* [Given instruction]
Print again only this span: the line with "hide_parts(node_name)", the line with "lenses.append(lens)", and all lines between them, exactly as given.

* [Exercise material]

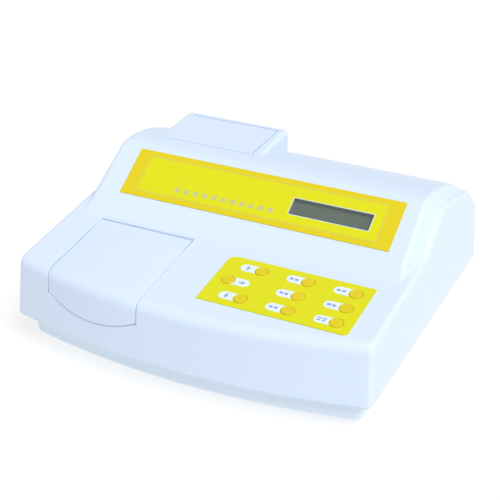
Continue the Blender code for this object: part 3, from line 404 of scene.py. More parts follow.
==
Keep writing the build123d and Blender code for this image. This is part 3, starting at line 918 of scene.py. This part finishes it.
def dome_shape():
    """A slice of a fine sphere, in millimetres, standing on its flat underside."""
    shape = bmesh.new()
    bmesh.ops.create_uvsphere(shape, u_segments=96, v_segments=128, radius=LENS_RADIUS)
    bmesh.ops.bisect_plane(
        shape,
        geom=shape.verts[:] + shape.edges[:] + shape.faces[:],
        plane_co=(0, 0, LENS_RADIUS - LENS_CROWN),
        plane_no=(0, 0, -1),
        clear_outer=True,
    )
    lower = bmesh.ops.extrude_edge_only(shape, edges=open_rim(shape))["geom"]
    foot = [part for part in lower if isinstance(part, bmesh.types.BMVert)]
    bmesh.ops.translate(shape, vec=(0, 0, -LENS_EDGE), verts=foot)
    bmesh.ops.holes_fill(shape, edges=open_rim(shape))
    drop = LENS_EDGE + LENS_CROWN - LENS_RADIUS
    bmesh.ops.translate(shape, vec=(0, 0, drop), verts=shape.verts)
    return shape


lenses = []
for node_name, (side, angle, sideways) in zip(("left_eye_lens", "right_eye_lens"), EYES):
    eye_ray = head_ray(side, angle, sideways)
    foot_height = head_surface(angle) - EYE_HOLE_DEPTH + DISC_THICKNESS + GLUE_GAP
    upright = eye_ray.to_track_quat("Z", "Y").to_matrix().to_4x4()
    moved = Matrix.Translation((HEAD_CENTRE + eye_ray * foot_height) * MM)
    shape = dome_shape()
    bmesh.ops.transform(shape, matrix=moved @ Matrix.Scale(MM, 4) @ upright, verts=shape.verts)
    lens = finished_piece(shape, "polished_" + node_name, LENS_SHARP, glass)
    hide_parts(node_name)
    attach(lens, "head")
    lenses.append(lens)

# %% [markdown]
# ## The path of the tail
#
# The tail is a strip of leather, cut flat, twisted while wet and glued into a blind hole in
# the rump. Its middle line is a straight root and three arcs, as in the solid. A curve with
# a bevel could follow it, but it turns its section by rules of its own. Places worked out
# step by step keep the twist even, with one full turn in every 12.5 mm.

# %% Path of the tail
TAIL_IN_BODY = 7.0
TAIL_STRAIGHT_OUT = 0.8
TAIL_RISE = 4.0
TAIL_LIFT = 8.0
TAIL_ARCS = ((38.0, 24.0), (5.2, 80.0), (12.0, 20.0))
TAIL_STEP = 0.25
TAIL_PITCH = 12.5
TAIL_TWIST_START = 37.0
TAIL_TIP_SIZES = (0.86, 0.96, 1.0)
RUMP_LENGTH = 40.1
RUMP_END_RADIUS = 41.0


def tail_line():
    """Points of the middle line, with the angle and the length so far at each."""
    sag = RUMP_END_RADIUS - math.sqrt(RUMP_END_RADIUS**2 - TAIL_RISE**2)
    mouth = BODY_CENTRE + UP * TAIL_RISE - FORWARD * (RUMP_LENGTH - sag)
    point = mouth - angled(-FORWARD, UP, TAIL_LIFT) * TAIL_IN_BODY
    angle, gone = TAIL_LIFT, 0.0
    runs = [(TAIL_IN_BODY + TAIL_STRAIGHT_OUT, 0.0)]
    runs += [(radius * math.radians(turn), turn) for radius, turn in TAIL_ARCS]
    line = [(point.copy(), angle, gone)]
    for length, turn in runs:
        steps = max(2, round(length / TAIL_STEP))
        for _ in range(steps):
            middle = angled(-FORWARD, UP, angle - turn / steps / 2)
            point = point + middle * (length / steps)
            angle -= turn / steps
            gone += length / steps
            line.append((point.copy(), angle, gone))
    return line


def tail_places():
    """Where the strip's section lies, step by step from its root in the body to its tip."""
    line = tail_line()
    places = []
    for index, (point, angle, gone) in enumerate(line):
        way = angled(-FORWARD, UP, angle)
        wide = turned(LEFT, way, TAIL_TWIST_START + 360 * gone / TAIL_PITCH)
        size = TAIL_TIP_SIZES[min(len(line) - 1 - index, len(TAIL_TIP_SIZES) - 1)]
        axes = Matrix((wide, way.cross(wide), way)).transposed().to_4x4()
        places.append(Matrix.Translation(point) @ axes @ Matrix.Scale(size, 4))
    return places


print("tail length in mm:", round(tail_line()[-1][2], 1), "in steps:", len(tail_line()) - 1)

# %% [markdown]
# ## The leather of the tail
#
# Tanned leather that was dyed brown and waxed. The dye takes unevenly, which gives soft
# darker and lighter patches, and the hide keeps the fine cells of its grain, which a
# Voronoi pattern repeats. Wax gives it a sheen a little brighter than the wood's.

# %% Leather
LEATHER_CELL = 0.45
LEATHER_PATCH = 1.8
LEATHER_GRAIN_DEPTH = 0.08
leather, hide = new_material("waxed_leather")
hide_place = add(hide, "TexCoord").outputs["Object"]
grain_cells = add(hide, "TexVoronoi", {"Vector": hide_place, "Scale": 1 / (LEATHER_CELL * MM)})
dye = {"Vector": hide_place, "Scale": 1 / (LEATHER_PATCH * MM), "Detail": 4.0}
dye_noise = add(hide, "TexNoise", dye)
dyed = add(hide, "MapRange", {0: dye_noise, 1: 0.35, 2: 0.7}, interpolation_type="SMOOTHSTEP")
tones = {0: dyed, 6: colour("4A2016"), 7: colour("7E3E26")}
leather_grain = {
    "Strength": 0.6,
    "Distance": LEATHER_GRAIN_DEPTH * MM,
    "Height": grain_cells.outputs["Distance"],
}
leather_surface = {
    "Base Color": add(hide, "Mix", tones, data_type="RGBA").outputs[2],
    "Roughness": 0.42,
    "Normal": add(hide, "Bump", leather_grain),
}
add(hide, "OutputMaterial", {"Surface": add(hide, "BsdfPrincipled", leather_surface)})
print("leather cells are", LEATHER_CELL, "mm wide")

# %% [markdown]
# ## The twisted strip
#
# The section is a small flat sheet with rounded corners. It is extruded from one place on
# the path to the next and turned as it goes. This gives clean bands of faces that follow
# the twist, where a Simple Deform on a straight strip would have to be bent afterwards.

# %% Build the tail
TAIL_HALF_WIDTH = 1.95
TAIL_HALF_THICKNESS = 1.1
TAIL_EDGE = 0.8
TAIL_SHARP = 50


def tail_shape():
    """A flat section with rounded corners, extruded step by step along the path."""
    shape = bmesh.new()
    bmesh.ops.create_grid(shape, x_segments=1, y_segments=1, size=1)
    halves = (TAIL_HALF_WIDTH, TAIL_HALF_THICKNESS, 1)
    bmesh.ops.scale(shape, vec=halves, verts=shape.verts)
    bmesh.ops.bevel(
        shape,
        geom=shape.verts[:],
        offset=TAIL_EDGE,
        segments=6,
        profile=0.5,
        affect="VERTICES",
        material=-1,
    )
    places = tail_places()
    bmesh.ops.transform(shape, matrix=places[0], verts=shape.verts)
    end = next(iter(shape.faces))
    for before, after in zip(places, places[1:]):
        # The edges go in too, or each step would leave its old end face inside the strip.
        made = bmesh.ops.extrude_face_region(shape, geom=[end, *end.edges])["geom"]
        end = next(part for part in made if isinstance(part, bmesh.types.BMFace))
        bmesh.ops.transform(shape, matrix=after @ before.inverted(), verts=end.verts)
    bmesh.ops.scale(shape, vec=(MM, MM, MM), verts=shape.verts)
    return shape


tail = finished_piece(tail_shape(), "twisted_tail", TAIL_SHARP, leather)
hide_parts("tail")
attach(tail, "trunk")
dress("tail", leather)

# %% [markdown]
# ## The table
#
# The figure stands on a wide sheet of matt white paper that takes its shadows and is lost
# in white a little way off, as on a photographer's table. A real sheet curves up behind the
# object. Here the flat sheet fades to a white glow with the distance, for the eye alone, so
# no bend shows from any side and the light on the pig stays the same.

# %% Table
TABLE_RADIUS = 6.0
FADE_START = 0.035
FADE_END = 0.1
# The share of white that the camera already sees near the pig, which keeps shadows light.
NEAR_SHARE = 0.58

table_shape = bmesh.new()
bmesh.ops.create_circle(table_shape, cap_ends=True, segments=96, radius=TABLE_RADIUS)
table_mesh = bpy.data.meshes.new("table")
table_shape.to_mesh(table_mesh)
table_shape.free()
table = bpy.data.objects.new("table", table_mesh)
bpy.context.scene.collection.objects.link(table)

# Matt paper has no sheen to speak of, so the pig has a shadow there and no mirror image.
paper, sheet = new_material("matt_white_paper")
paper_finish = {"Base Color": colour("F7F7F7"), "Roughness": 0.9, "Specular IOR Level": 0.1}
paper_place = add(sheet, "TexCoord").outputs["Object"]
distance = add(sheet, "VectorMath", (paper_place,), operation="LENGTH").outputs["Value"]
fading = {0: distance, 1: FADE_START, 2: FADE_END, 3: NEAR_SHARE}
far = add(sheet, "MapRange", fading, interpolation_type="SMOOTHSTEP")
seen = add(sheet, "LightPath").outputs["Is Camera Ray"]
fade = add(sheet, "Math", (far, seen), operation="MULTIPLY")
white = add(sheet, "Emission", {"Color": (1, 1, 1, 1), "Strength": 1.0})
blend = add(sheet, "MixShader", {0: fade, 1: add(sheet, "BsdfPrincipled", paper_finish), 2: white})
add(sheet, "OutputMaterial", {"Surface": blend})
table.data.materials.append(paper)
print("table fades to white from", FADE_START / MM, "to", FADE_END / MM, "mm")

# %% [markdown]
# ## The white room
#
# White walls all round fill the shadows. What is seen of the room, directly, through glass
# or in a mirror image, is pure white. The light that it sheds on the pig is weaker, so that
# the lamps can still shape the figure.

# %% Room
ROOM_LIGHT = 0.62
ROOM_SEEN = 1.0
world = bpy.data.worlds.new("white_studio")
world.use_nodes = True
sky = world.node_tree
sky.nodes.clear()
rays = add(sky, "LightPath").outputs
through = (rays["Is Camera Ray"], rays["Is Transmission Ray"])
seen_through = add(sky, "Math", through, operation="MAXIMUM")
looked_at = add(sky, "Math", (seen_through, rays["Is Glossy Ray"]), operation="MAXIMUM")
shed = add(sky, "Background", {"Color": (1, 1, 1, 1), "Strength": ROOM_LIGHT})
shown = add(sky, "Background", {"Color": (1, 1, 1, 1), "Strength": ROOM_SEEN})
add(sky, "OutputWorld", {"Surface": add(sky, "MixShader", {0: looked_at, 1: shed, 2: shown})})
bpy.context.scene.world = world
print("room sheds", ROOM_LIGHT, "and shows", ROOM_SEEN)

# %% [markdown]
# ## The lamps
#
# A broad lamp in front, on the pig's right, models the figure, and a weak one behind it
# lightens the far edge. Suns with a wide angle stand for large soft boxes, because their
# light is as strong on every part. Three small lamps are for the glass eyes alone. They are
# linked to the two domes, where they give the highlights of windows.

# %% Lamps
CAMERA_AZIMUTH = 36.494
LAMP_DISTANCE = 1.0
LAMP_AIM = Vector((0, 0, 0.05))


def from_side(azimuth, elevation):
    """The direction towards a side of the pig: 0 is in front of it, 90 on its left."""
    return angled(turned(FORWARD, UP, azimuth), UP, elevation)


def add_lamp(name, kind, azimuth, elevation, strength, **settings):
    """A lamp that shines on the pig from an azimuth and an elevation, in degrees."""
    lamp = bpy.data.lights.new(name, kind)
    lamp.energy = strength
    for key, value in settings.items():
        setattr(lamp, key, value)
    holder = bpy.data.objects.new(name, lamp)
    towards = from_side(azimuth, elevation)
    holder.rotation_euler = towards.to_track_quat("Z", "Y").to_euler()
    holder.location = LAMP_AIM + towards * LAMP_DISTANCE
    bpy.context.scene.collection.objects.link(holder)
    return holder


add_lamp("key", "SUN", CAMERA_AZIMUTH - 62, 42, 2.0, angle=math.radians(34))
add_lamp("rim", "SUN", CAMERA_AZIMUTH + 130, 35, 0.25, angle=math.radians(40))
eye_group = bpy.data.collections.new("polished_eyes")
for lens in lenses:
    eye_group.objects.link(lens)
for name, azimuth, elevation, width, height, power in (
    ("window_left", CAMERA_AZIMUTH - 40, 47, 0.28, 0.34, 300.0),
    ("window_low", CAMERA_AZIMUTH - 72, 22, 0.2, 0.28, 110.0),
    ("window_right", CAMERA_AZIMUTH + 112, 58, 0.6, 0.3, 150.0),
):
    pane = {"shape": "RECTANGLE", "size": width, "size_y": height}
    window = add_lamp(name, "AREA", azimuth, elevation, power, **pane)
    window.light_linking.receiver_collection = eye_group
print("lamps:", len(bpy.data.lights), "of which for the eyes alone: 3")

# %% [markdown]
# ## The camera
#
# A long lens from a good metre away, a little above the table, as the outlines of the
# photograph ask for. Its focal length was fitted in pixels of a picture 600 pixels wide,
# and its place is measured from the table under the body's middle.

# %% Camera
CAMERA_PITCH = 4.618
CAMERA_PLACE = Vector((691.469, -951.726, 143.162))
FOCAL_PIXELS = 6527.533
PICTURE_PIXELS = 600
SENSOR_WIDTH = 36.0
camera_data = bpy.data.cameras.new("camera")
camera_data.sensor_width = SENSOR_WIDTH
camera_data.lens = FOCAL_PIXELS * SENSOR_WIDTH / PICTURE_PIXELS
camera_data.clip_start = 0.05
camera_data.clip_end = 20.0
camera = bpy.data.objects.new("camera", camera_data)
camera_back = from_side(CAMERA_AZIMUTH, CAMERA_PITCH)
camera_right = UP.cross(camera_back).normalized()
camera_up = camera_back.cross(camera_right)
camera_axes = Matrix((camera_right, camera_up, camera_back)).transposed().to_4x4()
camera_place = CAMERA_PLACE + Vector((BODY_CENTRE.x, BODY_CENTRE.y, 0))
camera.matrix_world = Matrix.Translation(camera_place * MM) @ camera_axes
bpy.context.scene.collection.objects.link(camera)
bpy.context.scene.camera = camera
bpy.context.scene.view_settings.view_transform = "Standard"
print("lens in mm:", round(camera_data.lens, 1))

* [Result]
    hide_parts(node_name)
    attach(lens, "head")
    lenses.append(lens)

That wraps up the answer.